* **REQUIRED WORK**
Copy exactly the lines of the material below that run from the one containing "rim(1, front_axle_x, front_y, spindle_r" through the one containing "points = [vertex.co". Copy no other lines.

* **GIVEN MATERIAL**
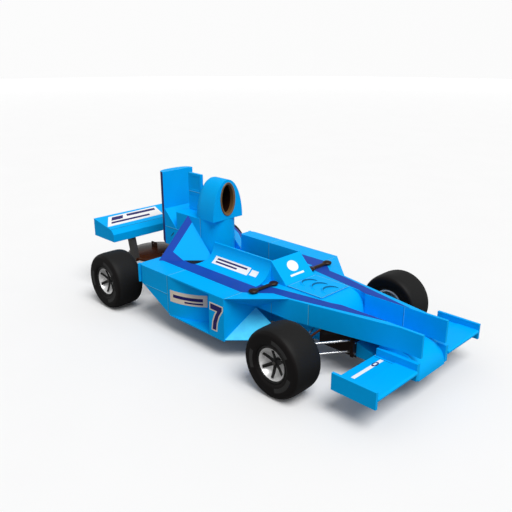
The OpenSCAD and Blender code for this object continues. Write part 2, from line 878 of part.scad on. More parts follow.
rim(-1, front_axle_x, front_y, spindle_r + run_clear);  // rim_front_right
rim(1, front_axle_x, front_y, spindle_r + run_clear);  // rim_front_left
rim(-1, rear_axle_x, rear_y, 0);  // rim_rear_right
rim(1, rear_axle_x, rear_y, 0);  // rim_rear_left
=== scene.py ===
# %% [markdown]
# # An open wheel racing car with a flat-panel body
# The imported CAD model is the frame: its nodes, bodies and joints are loaded first and never
# changed. Everything below either gives those nodes a finish, or adds a surface worked out with
# numpy that rides on one of the bodies. All lengths are metres; X runs forward, Y to the left.

# %% Load the frame
import json
from math import cos, radians, sin

import bmesh
import bpy
import numpy as np
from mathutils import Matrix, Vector


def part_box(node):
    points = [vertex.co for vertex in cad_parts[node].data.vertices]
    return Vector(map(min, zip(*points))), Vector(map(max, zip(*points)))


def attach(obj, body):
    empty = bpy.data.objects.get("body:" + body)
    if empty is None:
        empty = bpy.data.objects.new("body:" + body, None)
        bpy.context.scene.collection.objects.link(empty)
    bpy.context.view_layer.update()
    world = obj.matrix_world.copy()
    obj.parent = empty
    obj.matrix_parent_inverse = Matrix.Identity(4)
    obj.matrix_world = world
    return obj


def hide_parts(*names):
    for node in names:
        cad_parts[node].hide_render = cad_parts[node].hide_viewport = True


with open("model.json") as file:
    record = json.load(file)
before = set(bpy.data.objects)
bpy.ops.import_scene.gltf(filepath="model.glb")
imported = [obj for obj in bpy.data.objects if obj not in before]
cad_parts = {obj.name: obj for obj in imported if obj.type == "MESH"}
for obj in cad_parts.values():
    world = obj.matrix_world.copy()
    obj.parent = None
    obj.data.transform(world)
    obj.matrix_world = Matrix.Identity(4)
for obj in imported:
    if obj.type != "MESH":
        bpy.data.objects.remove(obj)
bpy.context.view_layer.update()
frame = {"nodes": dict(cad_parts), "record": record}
home = {node: body for body, nodes in frame["record"]["behaviour"]["bodies"].items() for node in nodes}

# %% [markdown]
# ## The panel module
# The body is laid out on one square module, the height of the cockpit rim above the deck. Places
# on the body are given in modules, measured forward from the tub's front face, to the left from
# the middle and up from the deck, so every stripe and seam follows the CAD model.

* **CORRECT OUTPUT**
rim(1, front_axle_x, front_y, spindle_r + run_clear);  // rim_front_left
rim(-1, rear_axle_x, rear_y, 0);  // rim_rear_right
rim(1, rear_axle_x, rear_y, 0);  // rim_rear_left
=== scene.py ===
# %% [markdown]
# # An open wheel racing car with a flat-panel body
# The imported CAD model is the frame: its nodes, bodies and joints are loaded first and never
# changed. Everything below either gives those nodes a finish, or adds a surface worked out with
# numpy that rides on one of the bodies. All lengths are metres; X runs forward, Y to the left.

# %% Load the frame
import json
from math import cos, radians, sin

import bmesh
import bpy
import numpy as np
from mathutils import Matrix, Vector


def part_box(node):
    points = [vertex.co for vertex in cad_parts[node].data.vertices]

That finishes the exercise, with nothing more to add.